The things that make the smallest adoption reform changes so hard to get are the same things that make larger policy changes even harder. We don’t like women who don’t fit a specific mold, we don’t like mothers who don’t fit a specific mold, we don’t like poor people of any kind and we really don’t like poor women who are mothers. If women were valued — if mothers were valued — we would have universal health care and reproductive rights and decent, affordable child care. And one hopes that we also wouldn’t have an adoption system that preys on women and treats them like breeder mares.

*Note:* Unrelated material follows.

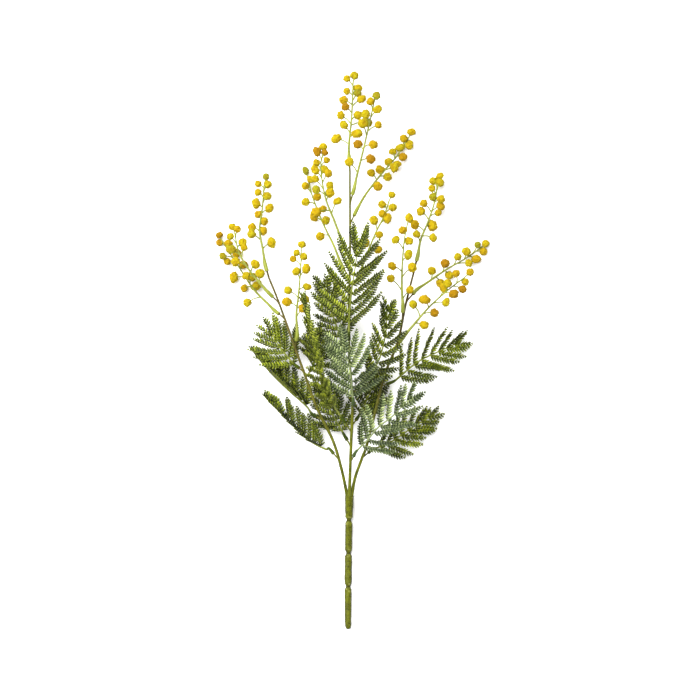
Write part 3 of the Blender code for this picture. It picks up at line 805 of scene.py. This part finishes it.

To me it’s like the breastfeeding activism that was so important to me when Noah was small. The lack of support for breastfeeding (real support like reasonable maternity leave and time to pump at any job and not just the white collar ones) is at heart because we don’t care about women and we don’t care about kids.

As adopters I think, so where do we dive in? And I guess the answer is, wherever we can.

I think some of the small steps of adoption reform can help orient people to examine the bigger issues of social justice. To my eyes, whether it’s the predatory practice of an adoption agency without ethics or welfare-to-work reforms that push women away from their babies, it’s all about how we don’t care about women and we don’t care about mothers. To me, it’s all part of the same beast.